--- Start of INPUT ---

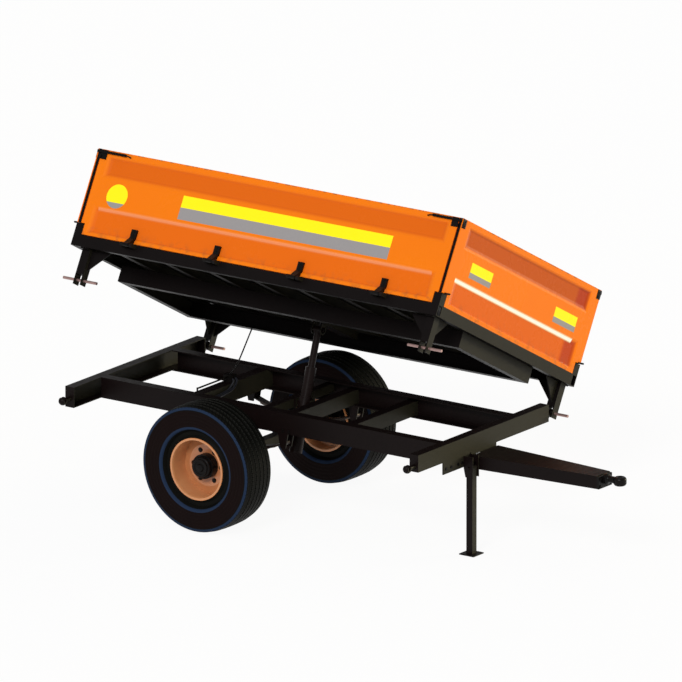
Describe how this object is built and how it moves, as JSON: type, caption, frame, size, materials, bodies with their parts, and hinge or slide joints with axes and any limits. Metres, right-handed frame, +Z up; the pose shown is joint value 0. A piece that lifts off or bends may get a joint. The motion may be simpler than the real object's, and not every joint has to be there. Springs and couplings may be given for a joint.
{
  "type": "single-axle three-way tipping trailer",
  "caption": "Farm trailer with an orange drop-side box tipped to the left on corner pins by a telescopic ram, on a black channel chassis with drawbar and parking stand.",
  "frame": {"origin": "centre of the tow eye's bore", "axes": "+X forward along the drawbar, +Y to the trailer's left, +Z up along the bore"},
  "size_m": [4.259, 2.2359, 2.3798],
  "materials": {
    "tyre_rubber": "matt",
    "rim_paint": "satin",
    "orange_paint": "gloss",
    "black_paint": "gloss",
    "floor_paint": "satin",
    "zinc_steel": "plated",
    "ram_steel": "gloss"
  },
  "bodies": {
    "chassis": {"rail_right": "black_paint", "rail_left": "black_paint", "rear_crossbeam": "black_paint", "front_crossbeam": "black_paint", "crossmembers": "black_paint", "drawbar_right": "black_paint", "drawbar_left": "black_paint", "drawbar_plate": "black_paint", "tow_eye": "black_paint", "stand_bracket": "black_paint", "axle_beam": "black_paint", "leaf_springs": "black_paint", "control_valve": "black_paint", "pin_seats": "black_paint"},
    "wheel_right": {"tyre_right": "tyre_rubber", "rim_right": "rim_paint", "hub_right": "black_paint"},
    "wheel_left": {"tyre_left": "tyre_rubber", "rim_left": "rim_paint", "hub_left": "black_paint"},
    "stand": {"parking_stand": "black_paint"},
    "box": {"frame_right": "black_paint", "frame_left": "black_paint", "frame_front": "black_paint", "frame_rear": "black_paint", "bed_floor": "floor_paint", "floor_members": "black_paint", "subframe_beams": "black_paint", "subframe_ends": "black_paint", "ram_bridge": "black_paint", "corner_legs": "black_paint", "locking_pins": "zinc_steel", "headboard": "orange_paint", "corner_posts": "black_paint"},
    "right_side": {"side_right": "orange_paint", "straps_right": "black_paint", "latches_right": "black_paint"},
    "left_side": {"side_left": "orange_paint", "straps_left": "black_paint", "latches_left": "black_paint"},
    "tail": {"tailgate": "orange_paint", "straps_rear": "black_paint"},
    "barrel": {"ram_barrel": "black_paint"},
    "stage": {"ram_stage": "ram_steel"},
    "rod": {"ram_rod": "ram_steel"}
  },
  "joints": [
    {"name": "wheel_right_spin", "type": "hinge", "parent": "chassis", "child": "wheel_right", "pos_m": [-2.91, -0.735, -0.204], "axis": [0, 1, 0], "continuous": true},
    {"name": "wheel_left_spin", "type": "hinge", "parent": "chassis", "child": "wheel_left", "pos_m": [-2.91, 0.735, -0.204], "axis": [0, 1, 0], "continuous": true},
    {"name": "box_tip", "type": "hinge", "parent": "chassis", "child": "box", "pos_m": [-2.61, 0.845, 0.087], "axis": [-1, 0, 0], "range_deg": [-28.5, 16.5]},
    {"name": "stand_swing", "type": "hinge", "parent": "chassis", "child": "stand", "pos_m": [-1.088, -0.199, -0.038], "axis": [0, -1, 0], "range_deg": [0, 90]},
    {"name": "right_side_drop", "type": "hinge", "parent": "box", "child": "right_side", "pos_m": [-2.621, -0.62428, 1.20564], "axis": [1, 0, 0], "range_deg": [0, 150]},
    {"name": "left_side_drop", "type": "hinge", "parent": "box", "child": "left_side", "pos_m": [-2.621, 1.0982, 0.27041], "axis": [-1, 0, 0], "range_deg": [0, 150]},
    {"name": "tailgate_drop", "type": "hinge", "parent": "box", "child": "tail", "pos_m": [-4.2, 0.23696, 0.73803], "axis": [0, -0.8788, 0.4772], "range_deg": [0, 150]},
    {"name": "ram_tilt", "type": "hinge", "parent": "chassis", "child": "barrel", "pos_m": [-2.62, 0, 0.11], "axis": [-1, 0, 0], "range_deg": [-15.96, 9.66]},
    {"name": "ram_stage_slide", "type": "slide", "parent": "barrel", "child": "stage", "axis": [0, 0.3123, 0.95], "range_m": [-0.1996, 0.1168]},
    {"name": "ram_rod_slide", "type": "slide", "parent": "stage", "child": "rod", "axis": [0, 0.3123, 0.95], "range_m": [-0.2139, 0.1251]}
  ],
  "couplings": [
    {"joint": "ram_tilt", "follows": "box_tip", "ratio": 0.525},
    {"joint": "ram_stage_slide", "follows": "box_tip", "m_per_rad": 0.39534},
    {"joint": "ram_rod_slide", "follows": "box_tip", "m_per_rad": 0.42399}
  ]
}
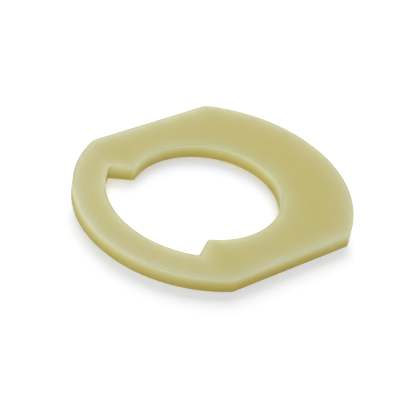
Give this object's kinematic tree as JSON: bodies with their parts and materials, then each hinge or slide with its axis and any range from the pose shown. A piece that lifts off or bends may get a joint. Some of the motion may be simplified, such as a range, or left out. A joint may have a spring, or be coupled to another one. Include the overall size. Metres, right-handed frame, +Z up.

--- End of INPUT ---

EXERCISE BRIEF> Go through the data and return every record exactly.

WORKED ANSWER>
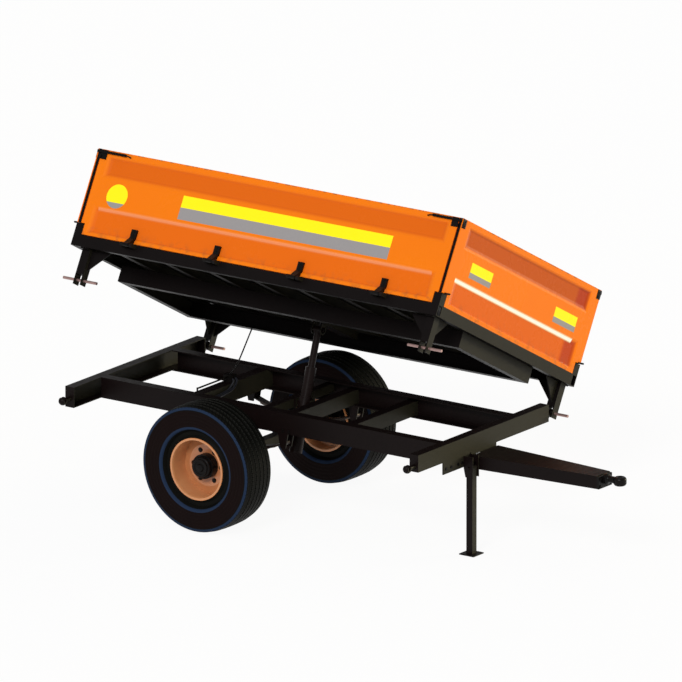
Describe how this object is built and how it moves, as JSON: type, caption, frame, size, materials, bodies with their parts, and hinge or slide joints with axes and any limits. Metres, right-handed frame, +Z up; the pose shown is joint value 0. A piece that lifts off or bends may get a joint. The motion may be simpler than the real object's, and not every joint has to be there. Springs and couplings may be given for a joint.
{
  "type": "single-axle three-way tipping trailer",
  "caption": "Farm trailer with an orange drop-side box tipped to the left on corner pins by a telescopic ram, on a black channel chassis with drawbar and parking stand.",
  "frame": {"origin": "centre of the tow eye's bore", "axes": "+X forward along the drawbar, +Y to the trailer's left, +Z up along the bore"},
  "size_m": [4.259, 2.2359, 2.3798],
  "materials": {
    "tyre_rubber": "matt",
    "rim_paint": "satin",
    "orange_paint": "gloss",
    "black_paint": "gloss",
    "floor_paint": "satin",
    "zinc_steel": "plated",
    "ram_steel": "gloss"
  },
  "bodies": {
    "chassis": {"rail_right": "black_paint", "rail_left": "black_paint", "rear_crossbeam": "black_paint", "front_crossbeam": "black_paint", "crossmembers": "black_paint", "drawbar_right": "black_paint", "drawbar_left": "black_paint", "drawbar_plate": "black_paint", "tow_eye": "black_paint", "stand_bracket": "black_paint", "axle_beam": "black_paint", "leaf_springs": "black_paint", "control_valve": "black_paint", "pin_seats": "black_paint"},
    "wheel_right": {"tyre_right": "tyre_rubber", "rim_right": "rim_paint", "hub_right": "black_paint"},
    "wheel_left": {"tyre_left": "tyre_rubber", "rim_left": "rim_paint", "hub_left": "black_paint"},
    "stand": {"parking_stand": "black_paint"},
    "box": {"frame_right": "black_paint", "frame_left": "black_paint", "frame_front": "black_paint", "frame_rear": "black_paint", "bed_floor": "floor_paint", "floor_members": "black_paint", "subframe_beams": "black_paint", "subframe_ends": "black_paint", "ram_bridge": "black_paint", "corner_legs": "black_paint", "locking_pins": "zinc_steel", "headboard": "orange_paint", "corner_posts": "black_paint"},
    "right_side": {"side_right": "orange_paint", "straps_right": "black_paint", "latches_right": "black_paint"},
    "left_side": {"side_left": "orange_paint", "straps_left": "black_paint", "latches_left": "black_paint"},
    "tail": {"tailgate": "orange_paint", "straps_rear": "black_paint"},
    "barrel": {"ram_barrel": "black_paint"},
    "stage": {"ram_stage": "ram_steel"},
    "rod": {"ram_rod": "ram_steel"}
  },
  "joints": [
    {"name": "wheel_right_spin", "type": "hinge", "parent": "chassis", "child": "wheel_right", "pos_m": [-2.91, -0.735, -0.204], "axis": [0, 1, 0], "continuous": true},
    {"name": "wheel_left_spin", "type": "hinge", "parent": "chassis", "child": "wheel_left", "pos_m": [-2.91, 0.735, -0.204], "axis": [0, 1, 0], "continuous": true},
    {"name": "box_tip", "type": "hinge", "parent": "chassis", "child": "box", "pos_m": [-2.61, 0.845, 0.087], "axis": [-1, 0, 0], "range_deg": [-28.5, 16.5]},
    {"name": "stand_swing", "type": "hinge", "parent": "chassis", "child": "stand", "pos_m": [-1.088, -0.199, -0.038], "axis": [0, -1, 0], "range_deg": [0, 90]},
    {"name": "right_side_drop", "type": "hinge", "parent": "box", "child": "right_side", "pos_m": [-2.621, -0.62428, 1.20564], "axis": [1, 0, 0], "range_deg": [0, 150]},
    {"name": "left_side_drop", "type": "hinge", "parent": "box", "child": "left_side", "pos_m": [-2.621, 1.0982, 0.27041], "axis": [-1, 0, 0], "range_deg": [0, 150]},
    {"name": "tailgate_drop", "type": "hinge", "parent": "box", "child": "tail", "pos_m": [-4.2, 0.23696, 0.73803], "axis": [0, -0.8788, 0.4772], "range_deg": [0, 150]},
    {"name": "ram_tilt", "type": "hinge", "parent": "chassis", "child": "barrel", "pos_m": [-2.62, 0, 0.11], "axis": [-1, 0, 0], "range_deg": [-15.96, 9.66]},
    {"name": "ram_stage_slide", "type": "slide", "parent": "barrel", "child": "stage", "axis": [0, 0.3123, 0.95], "range_m": [-0.1996, 0.1168]},
    {"name": "ram_rod_slide", "type": "slide", "parent": "stage", "child": "rod", "axis": [0, 0.3123, 0.95], "range_m": [-0.2139, 0.1251]}
  ],
  "couplings": [
    {"joint": "ram_tilt", "follows": "box_tip", "ratio": 0.525},
    {"joint": "ram_stage_slide", "follows": "box_tip", "m_per_rad": 0.39534},
    {"joint": "ram_rod_slide", "follows": "box_tip", "m_per_rad": 0.42399}
  ]
}
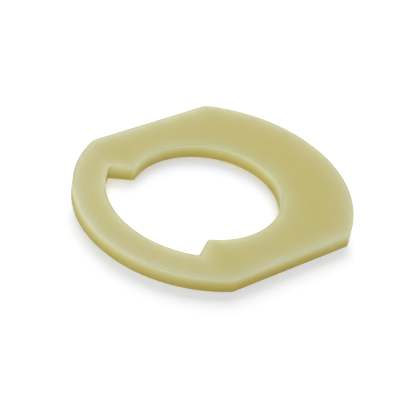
Give this object's kinematic tree as JSON: bodies with their parts and materials, then each hinge or slide with its axis and any range from the pose shown. A piece that lifts off or bends may get a joint. Some of the motion may be simplified, such as a range, or left out. A joint may have a spring, or be coupled to another one. Include the overall size. Metres, right-handed frame, +Z up.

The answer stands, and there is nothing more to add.